The next day, Eddie goes to the bank (where an informant there recognizes him and rats him out to Kubik via phone), gets a pile of cash from his safe-deposit box, and puts some in three envelopes—one for Malaks, one for Alice so she can get safely out of the country, and one for his mother. He meets Malaks and Alice outside in a cab and gives each their envelopes. He sends the weeping Alice to the airport with Malaks. When Eddie goes to say goodbye to his mother and give her her envelope, Kubik is there and holds him at gunpoint. Eddie pulls out the gun he took from Gonzales in Phoenix and kills both Kubik and his accomplice, but is wounded himself.

In a newspaper headline shot, we discover that Eddie, apparently recovered from his wound, has testified against the syndicate and that it has been successfully prosecuted and destroyed. The final scene shows Eddie driving with Alice up to the children's home where they apparently are meeting with the administrators to finalize the adoption of their new child.

==Cast==
- Richard Conte as Eddie Rico
- Dianne Foster as Alice Rico
- Kathryn Grant as Norah Malaks Rico
- Larry Gates as Sid Kubik
- James Darren as Johnny Rico
- Argentina Brunetti as Mrs.
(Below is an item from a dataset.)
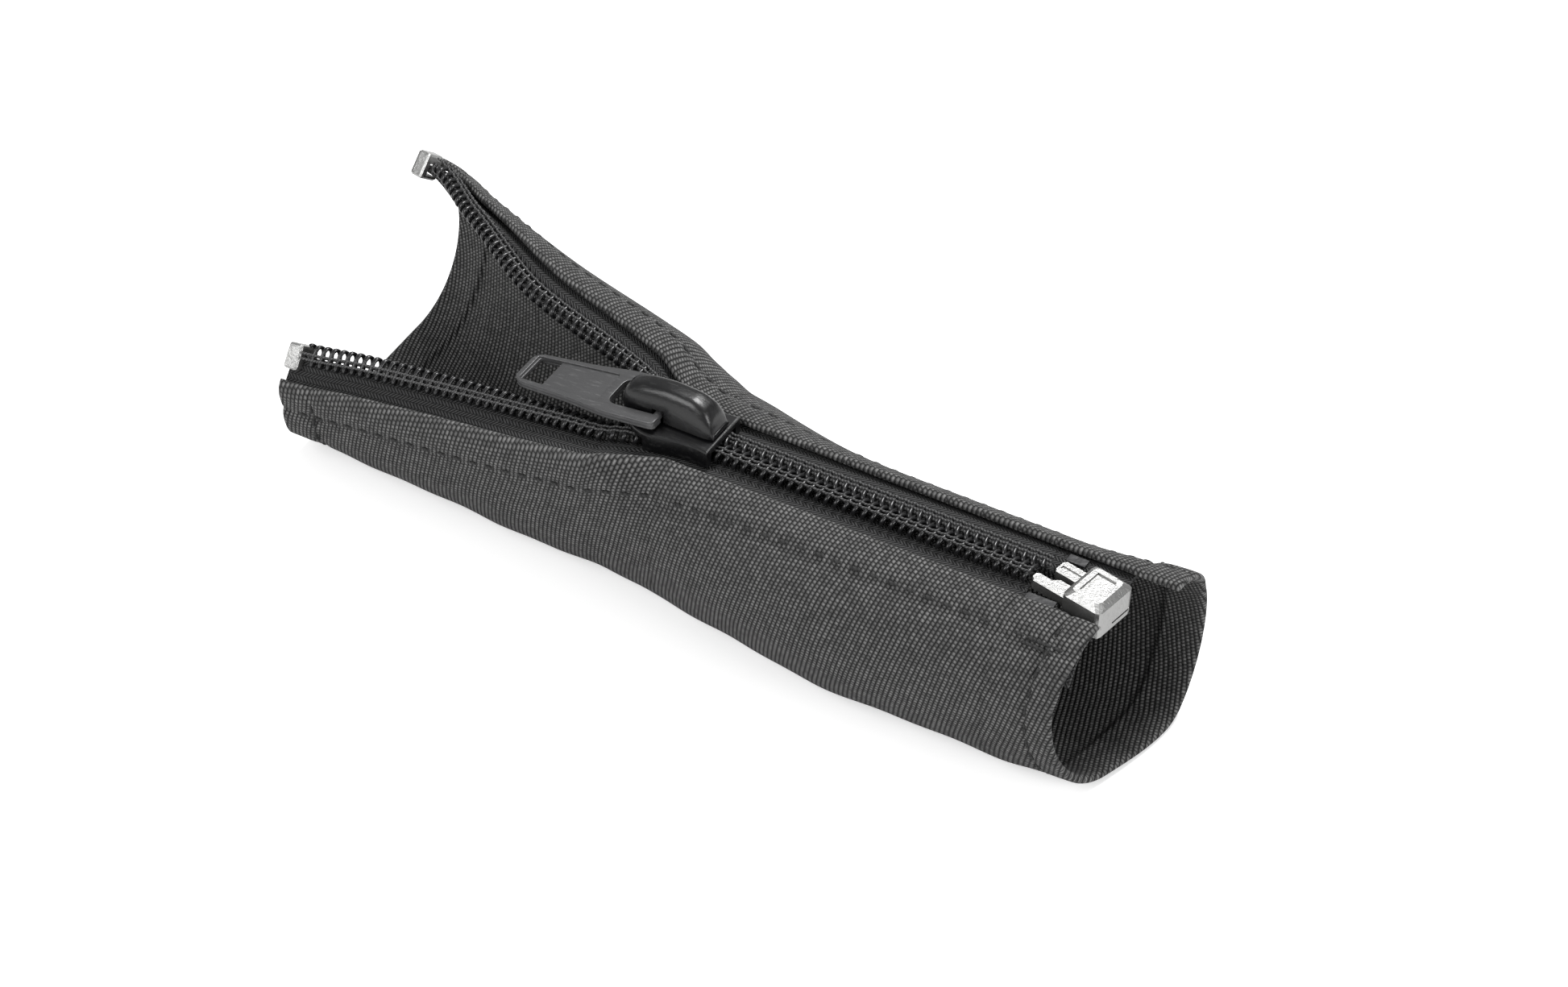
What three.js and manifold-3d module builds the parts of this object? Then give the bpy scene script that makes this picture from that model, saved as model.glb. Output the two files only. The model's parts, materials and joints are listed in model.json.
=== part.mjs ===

Rico
- Lamont Johnson as Peter Malaks
- Harry Bellaver as Mike Lamotta
- Paul Picerni as Gino Rico
- Paul Dubov as Phil
- Rudy Bond as Charlie Gonzales
- Richard Bakalyan as Vic Tucci
- William Phipps as Joe Wesson

==Reception==

===Critical response===
The staff at Variety magazine gave the film a positive review and lauded the acting in the drama, writing, "Phil Karlson forges hard action into unfoldment of film. Performances are first-class right down the line, Conte a standout as a man finally disillusioned after thinking of the syndicate leader who orders his brother's execution as a close family friend. Both femmes have comparatively little to do, Dianne Foster as Conte's wife and Kathryn Grant as the brother's, but make their work count. Larry Gates as gang chief scores smoothly and James Darren as younger brother handles character satisfactorily."

==Adaptations==
The film was later re-made for television as The Family Rico (1972).